To check whether or not the application is running, you can check the web role, via:

curl -i http://localhost:8000/__heartbeat__

This should produce output like:

HTTP/1.1 200 OK
Content-Type: application/json
Date: Mon, 10 Jan 2022 23:34:25 GMT
Content-Length: 193
Connection: keep-alive

{"database": {"up": true, "time": 2, "alembic_version": "3be4004781bc"},
 "geoip": {"up": true, "time": 0, "age_in_days": 4, "version": "2022-01-06T16:20:21Z"},
 "redis": {"up": true, "time": 1}}

The __lbheartbeat__ endpoint has simpler output and doesn’t check the database / Redis backend connections. The application is designed to degrade gracefully and continue to work with limited capabilities without working database and Redis backends.

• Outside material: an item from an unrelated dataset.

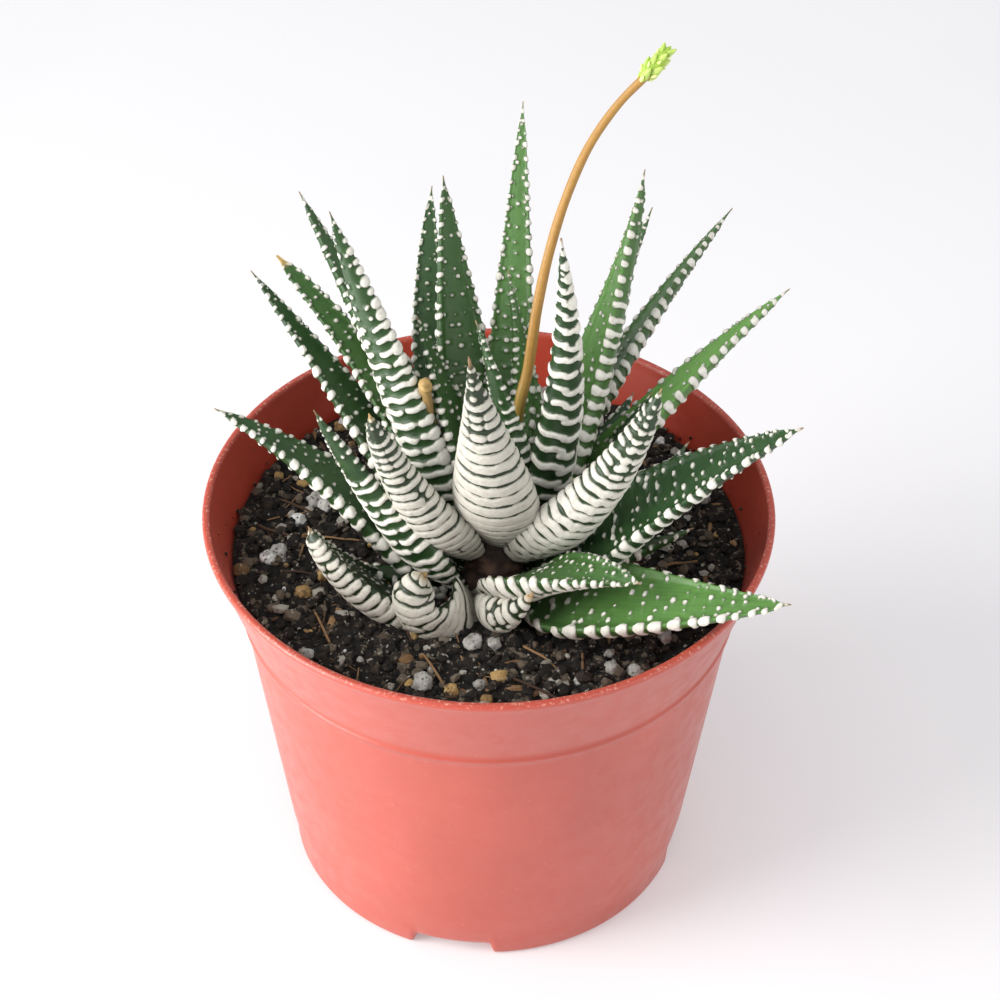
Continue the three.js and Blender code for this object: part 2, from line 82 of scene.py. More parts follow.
# Stem: it leans back, and its radius follows the height.
LEAN = math.radians(20)
AXIS = np.array([0, math.sin(LEAN), math.cos(LEAN)])
CROWN = np.array([1.0, -7.0, 80.0])
STEM_RINGS = [
    (58, 2.5), (60, 4.5), (64, 5), (67, 5.5), (70, 6), (72, 5), (75, 4), (78, 2.2), (80, 1.2),
]
STEM_SPAN = (57.4, 81)
STEM_MESH = (60, 40)

# Roots: azimuth, reach, drop and radius.
ROOTS = [(20, 25, 30, 1.7), (85, 32, 26, 1.8), (150, 28, 34, 1.6), (215, 18, 28, 1.8), (300, 15, 32, 1.6)]
ROOT_START_HEIGHT = 60
ROOT_SWAY = 18
ROOT_MESH = (40, 12)

# Leaves, from leaf_01 on: seat azimuth and height on the stem; turn (azimuth) and its change to the
# tip; lift (elevation) and its change; length, width; roll and twist of the blade; tip width share;
# then, where they aren't 1, how pointed the blade is and how late along its length it curls.
LEAVES = [
    (120, 75, 125, 6, 40, 1, 69, 11, 4, 0, 0.05),
    (140, 74, 139, 22, 60, 11, 68, 13, 15, 0, 0.05),
    (125, 73, 125, 14, 42, -18, 64, 9, -23, 0, 0.2),
    (137, 70, 133, 6, 37, -5, 65, 10.5, -9, 0, 0.05),
    (165, 65, 161, 12, 53, -27, 57, 13, -22, 0, 0.05),
    (191, 69, 185, -5, 56, 6, 47, 11.5, 2, 0, 0.05),
    (210, 75, 213, -16, 52, 23, 43, 9.5, 24, 0, 0.08, 0.7),
    (193, 65, 192, -15, 14, 49, 35, 16.5, 6, -20, 0.05, 0.8),
    (236, 67, 220, -25, 8, 140, 21.5, 13, 141, -222, 0.1, 0.65, 2),
    (264, 68, 263, 100, 15, 49, 18, 7, -35, -87, 0.1),
    (266, 70, 331, -5, 54, -50, 34, 12.5, -27, 80, 0.05),
    (359, 70, 1, 6, 16, 8, 30, 7.5, 5, 0, 0.05),
    (314, 70, 322, 25, 23, -10, 52, 16, 37, 0, 0.05),
    (352, 69, 351, -7, 53, -17, 63.5, 15.5, 45, 0, 0.05),
    (29, 73, 32, -10, 45, -13, 66, 11, 9, 0, 0.05),
    (327, 75, 328, 6, 48, 26, 55, 10, -35, 0, 0.05, 0.8),
    (56, 73, 59, -15, 37, -11, 74, 10, -19, 0, 0.05),
    (43, 74, 48, 7, 51, 20, 71, 13.5, 13, 0, 0.05),
    (59, 73, 60, -6, 42, 8, 65, 8, -1, 0, 0.05),
    (4, 74, 4, 56, 70, 31, 69, 8, -5, 0, 0.05),
    (78, 74, 85, 1, 52, 5, 77, 9.5, -5, 0, 0.05),
    (103, 76, 104, -2, 48, 12, 63, 13.5, 7, 0, 0.05),
    (109, 73, 115, -30, 32, 2, 69, 11, 0, 0, 0.05),
    (133, 78, 132, 5, 73, -14, 41, 9, -38, 0, 0.05),
    (82, 75, 137, 5, 108, -48, 48, 9, -7, 0, 0.05),
    (45, 71, 72, 46, 55, 8, 52, 8.5, 13, 0, 0.05),
    (297, 78, 264, -25, 68, 7, 56, 14, -5, 0, 0.05, 1.5),
    (14, 70, 18, 1, 27, 23, 37, 11.5, -9, 0, 0.05),
    (4, 71, 4, 0, 31, 8, 27, 10, 0, 0, 0.05),
    (30, 73, 31, 0, 40, 8, 37, 10, 0, 0, 0.05),
    (75, 70, 75, 0, 12, 12, 38, 11, 0, 0, 0.05),
    (108, 70, 108, 0, 10, 12, 36, 11, 0, 0, 0.05),
    (55, 70, 55, 0, 16, 12, 40, 11, 0, 0, 0.05),
    (128, 70, 128, 0, 10, 12, 36, 11, 0, 0, 0.05),
    (190, 69, 168, 0, 2, 4, 20, 8, 0, 0, 0.05),
]
LEAF_KEYS = (
    "seat", "height", "turn", "sway", "lift", "curl", "length", "width", "roll", "twist", "tip", "point",
    "hook",
)
COURSE_STEPS = 240
LEAF_FOOT = 2
FOOT_SHARE = 0.42
WIDEST_AT = 0.25
THINNEST = 0.35
DEPTH_SHARE = 0.36
INNER_SHARE = 0.4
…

The __version__ endpoint shows what version of the software is currently running.

To test one of the HTTP API endpoints, you can use:

curl -H "X-Forwarded-For: 81.2.69.192" \
    http://localhost:8000/v1/geolocate?key=test

Change the command if you used a name other that test for a first API key in the Database Setup.

This should produce output like:

{"location": {"lat": 51.5142, "lng": -0.0931}

Test this with different IP addresses like 8.8.8.8 to make sure the database file was picked up correctly.

Upgrade

In order to upgrade a running installation of Ichnaea to a new version, first check and get the docker image for the new version, for example:

docker pull mozilla/location:2021-11-23

Next up stop all containers running the scheduler and task worker roles. If you use docker’s own daemon support, the ps, stop and rm commands can be used to accomplish this.

Now run the database migrations found in the new image:

docker run -it --rm --env-file env.txt \
    mozilla/location:2.2.0 alembic upgrade head

The web app role can work with both the old database and new database schemas. The worker role might require the new database schema right away.

Start containers for the scheduler, worker and web roles based on the new image.

Depending on how you run your web tier, swich over the traffic from the old web containers to the new ones. Once all traffic is going to the new web containers, stop the old web containers.